Exercise requirements >>
Restate the entries below verbatim.

— start —

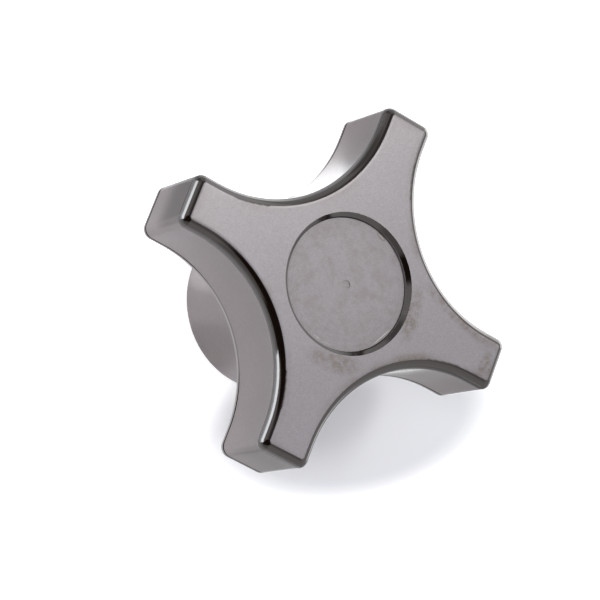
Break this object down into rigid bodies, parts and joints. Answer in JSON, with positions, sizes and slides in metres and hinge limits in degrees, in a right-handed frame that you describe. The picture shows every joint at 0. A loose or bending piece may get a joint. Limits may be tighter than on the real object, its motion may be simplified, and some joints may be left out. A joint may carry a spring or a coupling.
{
  "type": "meat grinder knob",
  "caption": "Moulded clamping knob: a cross with scalloped arms on a stout round hub, with a sunk cover cap in the front and a threaded metal bush in the rear.",
  "frame": {"origin": "centre of the hub's rear face, where the thread's mouth opens", "axes": "+Z along the knob's axis towards its front face, +X and +Y along two neighbouring arms"},
  "size_m": [0.07, 0.07, 0.034],
  "materials": {
    "knob_moulding": "satin dark grey-brown moulding",
    "cap_moulding": "satin dark grey-brown moulding",
    "bush_brass": "turned brass"
  },
  "bodies": {
    "root": {"knob_body": "knob_moulding", "cap": "cap_moulding", "threaded_bush": "bush_brass"}
  },
  "joints": []
}
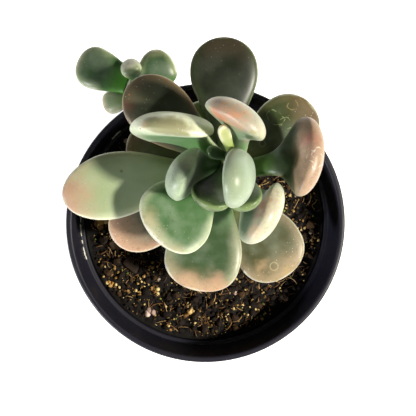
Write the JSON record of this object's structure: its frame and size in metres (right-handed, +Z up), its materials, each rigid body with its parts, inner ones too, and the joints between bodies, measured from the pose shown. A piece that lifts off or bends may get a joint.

— end —

Written response >>
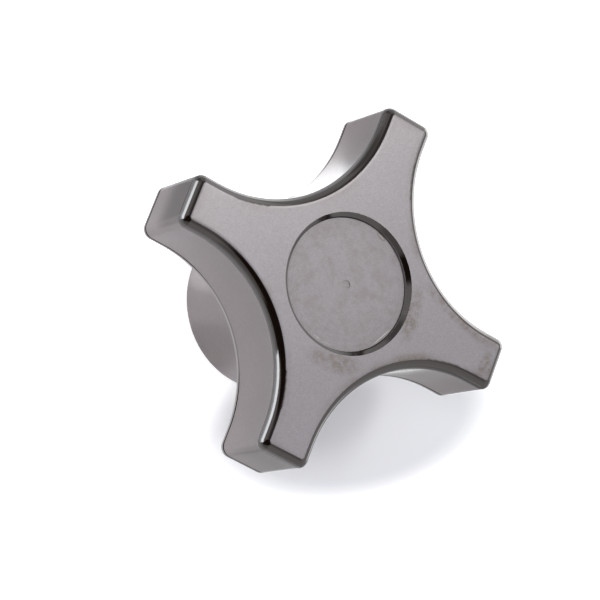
Break this object down into rigid bodies, parts and joints. Answer in JSON, with positions, sizes and slides in metres and hinge limits in degrees, in a right-handed frame that you describe. The picture shows every joint at 0. A loose or bending piece may get a joint. Limits may be tighter than on the real object, its motion may be simplified, and some joints may be left out. A joint may carry a spring or a coupling.
{
  "type": "meat grinder knob",
  "caption": "Moulded clamping knob: a cross with scalloped arms on a stout round hub, with a sunk cover cap in the front and a threaded metal bush in the rear.",
  "frame": {"origin": "centre of the hub's rear face, where the thread's mouth opens", "axes": "+Z along the knob's axis towards its front face, +X and +Y along two neighbouring arms"},
  "size_m": [0.07, 0.07, 0.034],
  "materials": {
    "knob_moulding": "satin dark grey-brown moulding",
    "cap_moulding": "satin dark grey-brown moulding",
    "bush_brass": "turned brass"
  },
  "bodies": {
    "root": {"knob_body": "knob_moulding", "cap": "cap_moulding", "threaded_bush": "bush_brass"}
  },
  "joints": []
}
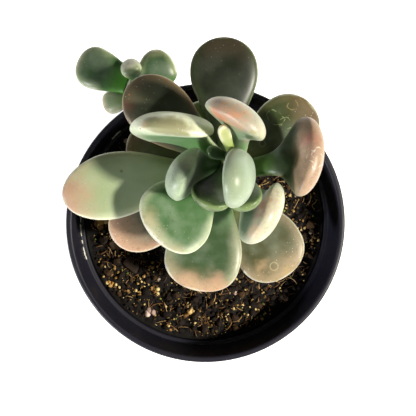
Write the JSON record of this object's structure: its frame and size in metres (right-handed, +Z up), its materials, each rigid body with its parts, inner ones too, and the joints between bodies, measured from the pose shown. A piece that lifts off or bends may get a joint.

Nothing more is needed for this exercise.